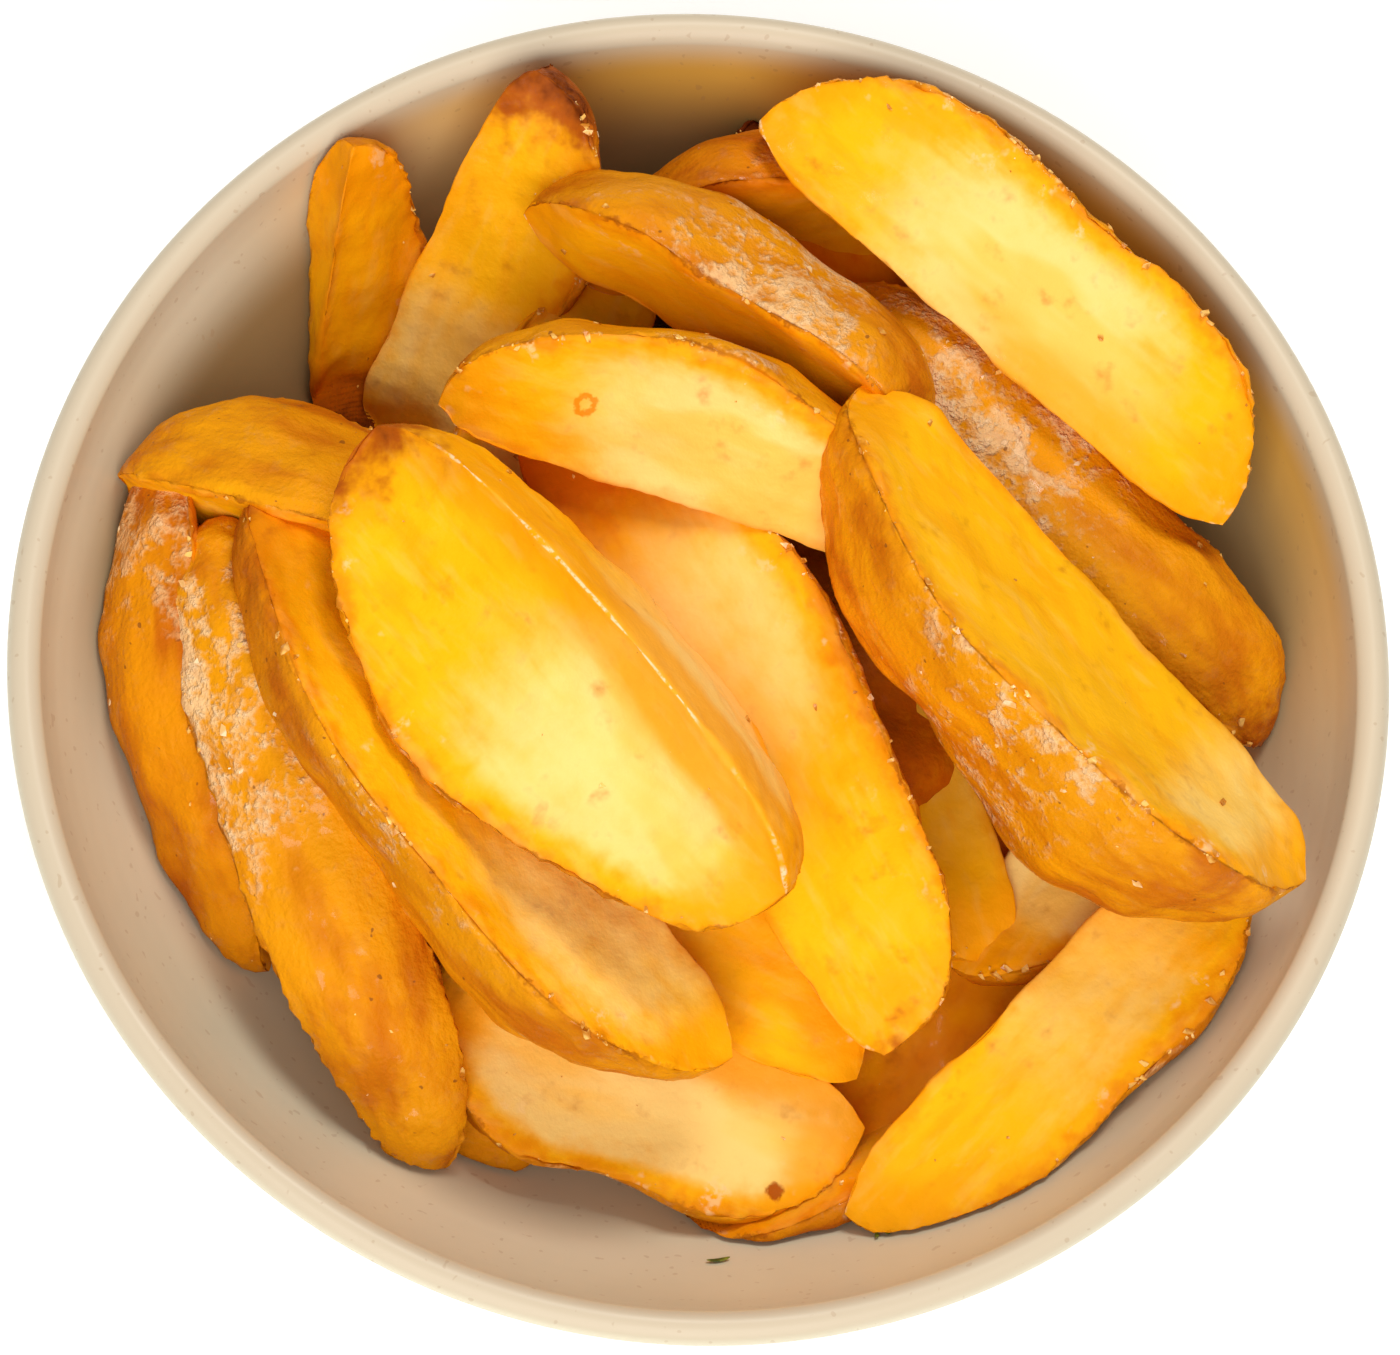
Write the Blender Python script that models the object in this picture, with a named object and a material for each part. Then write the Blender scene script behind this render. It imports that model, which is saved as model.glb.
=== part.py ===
"""A round glazed bowl heaped with fried potato wedges, in metres, +Z up.

The bowl is one turned body. The heap is one body too: a smooth core that stays out of sight, with every
wedge that shows fused on at its true size and place. A wedge is a lengthwise sector of a potato, with two
cut faces that meet in a straight inner edge, and a bulging skin.
"""

import math
import random
from collections import namedtuple

import bmesh
import bpy
from mathutils import Matrix, Vector

MM = 0.001

# Bowl. Its origin is the middle of the foot ring, on the table.
BOWL_RADIUS = 0.090
BOWL_HEIGHT = 0.064
WALL = 0.0044
INNER_DEPTH = 0.0555
BODY_DEPTH = 0.0595
HOLLOW_POWER = 1.5
HOLLOW_ROUNDNESS = 2.1
FOOT_RADIUS = 0.036
FOOT_WIDTH = 0.0040
FOOT_HEIGHT = 0.0045
FOOT_RECESS = 0.0022
FOOT_DRAFT = 0.001
SIDE_SPACING = 0.8
BOWL_STEPS = 64
SIDE_STEPS = 12
LIP_STEPS = 5

# Core of the heap: a dome out of sight under the wedges, as shares of its radius and height.
CORE_RADIUS = 0.058
CORE_HEIGHT = 0.047
CORE_PROFILE = ((0, 0), (0.4, 0), (0.75, 0), (1, 0.53), (0.8, 0.77), (0.4, 1), (0, 1))
CORE_STEPS = 24

# Wedges. The shares are of a wedge's width.
RINGS = 11
FACE_STOPS = (0.07, 0.38, 0.72)
SKIN_STEPS = 5
END_POWERS = (2.4, 3.4)
TIP_LIFT_SHARE = 0.22
TIP_LIFT_POWER = 8
LUMP_SHARE = 0.045
TWIST_DEG = 5.0
BOWL_CLEARANCE = 0.0008
FIT_ROUNDS = 6
HOLLOW_SKEW = 0.75

MERGE_DISTANCE = 0.00001
BOWL_SHARP_DEG = 40
HEAP_SHARP_DEG = 35

# x, y, z: middle of the inner edge. yaw: heading of the wedge's front end, anticlockwise from +X. pitch:
# front end up. roll: where the skin points, 0 up and positive to the right of the heading. width: inner edge
# to skin. angle: between the cut faces. bend: how far the middle bows towards the skin. hollow, hollow_2: how
# far the first and the second cut face sink, as shares of the width. Lengths in mm, turns in degrees.
SHAPE = "name x y z yaw pitch roll length width angle bend hollow hollow_2"
Wedge = namedtuple("Wedge", SHAPE, defaults=(0.05, 0.05))
Traits = namedtuple("Traits", "phases twist end_powers")
WEDGES = (
    Wedge("right_low", 50, -7, 33, 171, 0, 60, 52, 20, 70, 1),
    Wedge("gap_low", 34, -34, 26, 58, 0, -110, 56, 22, 70, 1),
    Wedge("front_right_low", 30, -37, 35, 50, 2, 115, 60, 22, 70, 0),
    Wedge("front_low", 18, -55, 30, 30, 2, 80, 52, 17, 75, 1),
    Wedge("front_left_low", -21, -46, 21, 24, 0, 20, 47, 18, 70, 1),
    Wedge("right_middle_low", 37, -7, 42, -72, 0, 118, 56, 22, 75, 0),
    Wedge("centre_low", -13, 28, 48, -109, -2, 120, 66, 20, 75, 0),
    Wedge("back_low", 13, 57, 47, 10, 0, -60, 56, 19, 75, 1),
    Wedge("back_burnt", 31, 59, 48, -56, -3, 105, 62, 22, 75, 1),
    Wedge("left_wall", -59.8, -1, 40, -80, -12, 50, 73, 16, 75, 2),
    Wedge("back_left_small", -50.5, 52, 48, 77, 58, 178, 49, 16, 90, 0),
    Wedge("back_left_tall", -38, 59.5, 50, 59, 48, 130, 62, 22, 75, 0),
    Wedge("right_middle", 48, -13, 40, 51, 0, 110, 53, 19, 75, 0),
    Wedge("right_skin", 46, 24, 42, -45, -6, -10, 85, 18, 75, 2),
    Wedge("left_skin", -48, -21, 41, -70, -11, 12, 91, 18, 80, 2),
    Wedge("left_top", -41, 10, 44, -19, -2, -40, 80, 22, 75, 1),
    Wedge("front_face", -4, -44, 44, -20, -2, 132, 60, 25, 75, 0),
    Wedge("front_middle", -10, -44, 50, -24, -2, -120, 64, 23, 75, 0),
    Wedge("front_right_face", 41.7, -41.4, 49, 46, 7, 122, 73, 21, 75, 0),
    Wedge("centre_face", -5, -12, 58, -60, -3, -118, 97, 28, 80, 0),
    Wedge("left_long", -22.5, -12, 60, -50, -4, 97, 96, 25, 75, 1),
    Wedge("back_right_face", 34.8, 42.2, 66, -41, -4, -118, 82, 26, 75, 0),
    Wedge("back_skin", 0.5, 42.2, 58, -30, -4, -46, 61, 19, 75, 1),
    Wedge("middle_face", -4.2, 18, 64.5, -15, -5, -84, 67, 22, 75, 1),
    Wedge("right_big", 53.8, 6.6, 68, -48, -5, 89, 86, 30, 78, 1),
    Wedge("top_face", -15, -3.5, 82, -49, -1, 160, 80, 30, 84, -5, 0.17, -0.08),
)


# --- Bowl -----------------------------------------------------------------------------------------------


def hollow_radius(depth, radius, full_depth):
    """The radius, depth below the rim, of a rounded hollow that closes at full_depth."""
    share = min(depth / full_depth, 1.0)
    return radius * (1 - share**HOLLOW_POWER) ** (1 / HOLLOW_ROUNDNESS)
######
◆ Exercise task: Extract each line from the listing above, please, and repeat it exactly.

◆ Output:
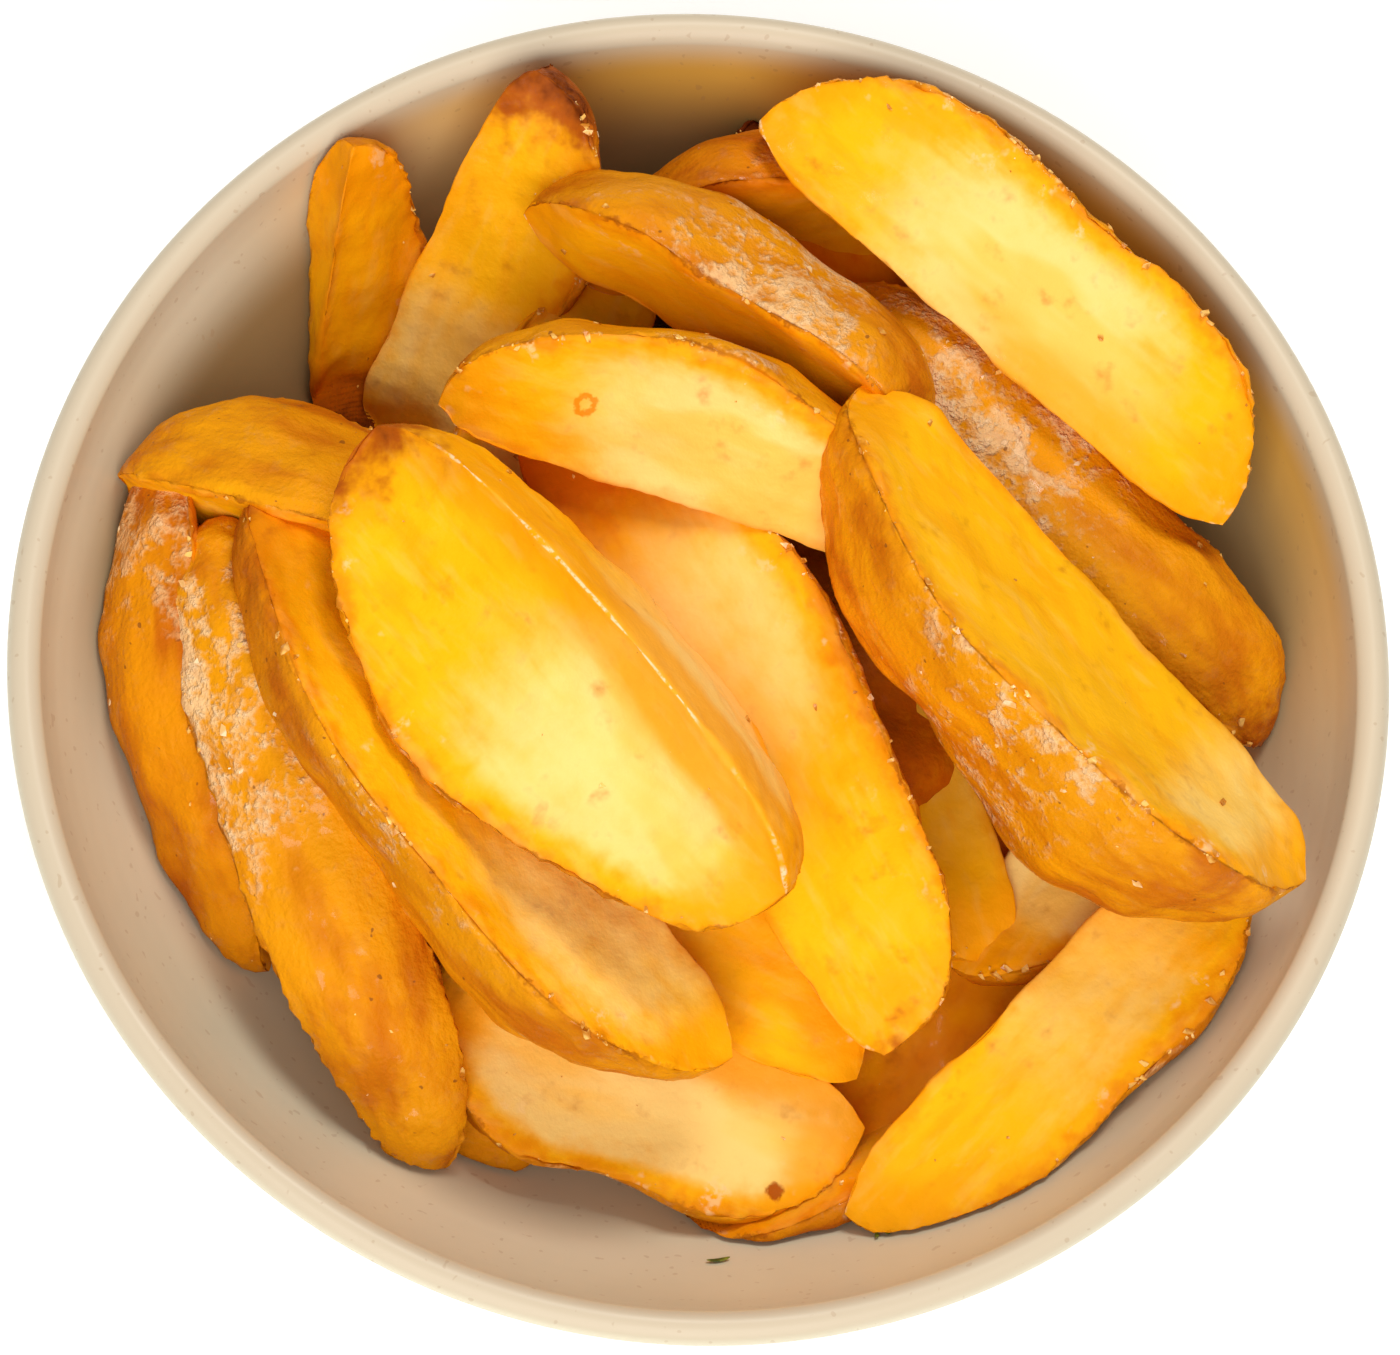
Write the Blender Python script that models the object in this picture, with a named object and a material for each part. Then write the Blender scene script behind this render. It imports that model, which is saved as model.glb.
=== part.py ===
"""A round glazed bowl heaped with fried potato wedges, in metres, +Z up.

The bowl is one turned body. The heap is one body too: a smooth core that stays out of sight, with every
wedge that shows fused on at its true size and place. A wedge is a lengthwise sector of a potato, with two
cut faces that meet in a straight inner edge, and a bulging skin.
"""

import math
import random
from collections import namedtuple

import bmesh
import bpy
from mathutils import Matrix, Vector

MM = 0.001

# Bowl. Its origin is the middle of the foot ring, on the table.
BOWL_RADIUS = 0.090
BOWL_HEIGHT = 0.064
WALL = 0.0044
INNER_DEPTH = 0.0555
BODY_DEPTH = 0.0595
HOLLOW_POWER = 1.5
HOLLOW_ROUNDNESS = 2.1
FOOT_RADIUS = 0.036
FOOT_WIDTH = 0.0040
FOOT_HEIGHT = 0.0045
FOOT_RECESS = 0.0022
FOOT_DRAFT = 0.001
SIDE_SPACING = 0.8
BOWL_STEPS = 64
SIDE_STEPS = 12
LIP_STEPS = 5

# Core of the heap: a dome out of sight under the wedges, as shares of its radius and height.
CORE_RADIUS = 0.058
CORE_HEIGHT = 0.047
CORE_PROFILE = ((0, 0), (0.4, 0), (0.75, 0), (1, 0.53), (0.8, 0.77), (0.4, 1), (0, 1))
CORE_STEPS = 24

# Wedges. The shares are of a wedge's width.
RINGS = 11
FACE_STOPS = (0.07, 0.38, 0.72)
SKIN_STEPS = 5
END_POWERS = (2.4, 3.4)
TIP_LIFT_SHARE = 0.22
TIP_LIFT_POWER = 8
LUMP_SHARE = 0.045
TWIST_DEG = 5.0
BOWL_CLEARANCE = 0.0008
FIT_ROUNDS = 6
HOLLOW_SKEW = 0.75

MERGE_DISTANCE = 0.00001
BOWL_SHARP_DEG = 40
HEAP_SHARP_DEG = 35

# x, y, z: middle of the inner edge. yaw: heading of the wedge's front end, anticlockwise from +X. pitch:
# front end up. roll: where the skin points, 0 up and positive to the right of the heading. width: inner edge
# to skin. angle: between the cut faces. bend: how far the middle bows towards the skin. hollow, hollow_2: how
# far the first and the second cut face sink, as shares of the width. Lengths in mm, turns in degrees.
SHAPE = "name x y z yaw pitch roll length width angle bend hollow hollow_2"
Wedge = namedtuple("Wedge", SHAPE, defaults=(0.05, 0.05))
Traits = namedtuple("Traits", "phases twist end_powers")
WEDGES = (
    Wedge("right_low", 50, -7, 33, 171, 0, 60, 52, 20, 70, 1),
    Wedge("gap_low", 34, -34, 26, 58, 0, -110, 56, 22, 70, 1),
    Wedge("front_right_low", 30, -37, 35, 50, 2, 115, 60, 22, 70, 0),
    Wedge("front_low", 18, -55, 30, 30, 2, 80, 52, 17, 75, 1),
    Wedge("front_left_low", -21, -46, 21, 24, 0, 20, 47, 18, 70, 1),
    Wedge("right_middle_low", 37, -7, 42, -72, 0, 118, 56, 22, 75, 0),
    Wedge("centre_low", -13, 28, 48, -109, -2, 120, 66, 20, 75, 0),
    Wedge("back_low", 13, 57, 47, 10, 0, -60, 56, 19, 75, 1),
    Wedge("back_burnt", 31, 59, 48, -56, -3, 105, 62, 22, 75, 1),
    Wedge("left_wall", -59.8, -1, 40, -80, -12, 50, 73, 16, 75, 2),
    Wedge("back_left_small", -50.5, 52, 48, 77, 58, 178, 49, 16, 90, 0),
    Wedge("back_left_tall", -38, 59.5, 50, 59, 48, 130, 62, 22, 75, 0),
    Wedge("right_middle", 48, -13, 40, 51, 0, 110, 53, 19, 75, 0),
    Wedge("right_skin", 46, 24, 42, -45, -6, -10, 85, 18, 75, 2),
    Wedge("left_skin", -48, -21, 41, -70, -11, 12, 91, 18, 80, 2),
    Wedge("left_top", -41, 10, 44, -19, -2, -40, 80, 22, 75, 1),
    Wedge("front_face", -4, -44, 44, -20, -2, 132, 60, 25, 75, 0),
    Wedge("front_middle", -10, -44, 50, -24, -2, -120, 64, 23, 75, 0),
    Wedge("front_right_face", 41.7, -41.4, 49, 46, 7, 122, 73, 21, 75, 0),
    Wedge("centre_face", -5, -12, 58, -60, -3, -118, 97, 28, 80, 0),
    Wedge("left_long", -22.5, -12, 60, -50, -4, 97, 96, 25, 75, 1),
    Wedge("back_right_face", 34.8, 42.2, 66, -41, -4, -118, 82, 26, 75, 0),
    Wedge("back_skin", 0.5, 42.2, 58, -30, -4, -46, 61, 19, 75, 1),
    Wedge("middle_face", -4.2, 18, 64.5, -15, -5, -84, 67, 22, 75, 1),
    Wedge("right_big", 53.8, 6.6, 68, -48, -5, 89, 86, 30, 78, 1),
    Wedge("top_face", -15, -3.5, 82, -49, -1, 160, 80, 30, 84, -5, 0.17, -0.08),
)


# --- Bowl -----------------------------------------------------------------------------------------------


def hollow_radius(depth, radius, full_depth):
    """The radius, depth below the rim, of a rounded hollow that closes at full_depth."""
    share = min(depth / full_depth, 1.0)
    return radius * (1 - share**HOLLOW_POWER) ** (1 / HOLLOW_ROUNDNESS)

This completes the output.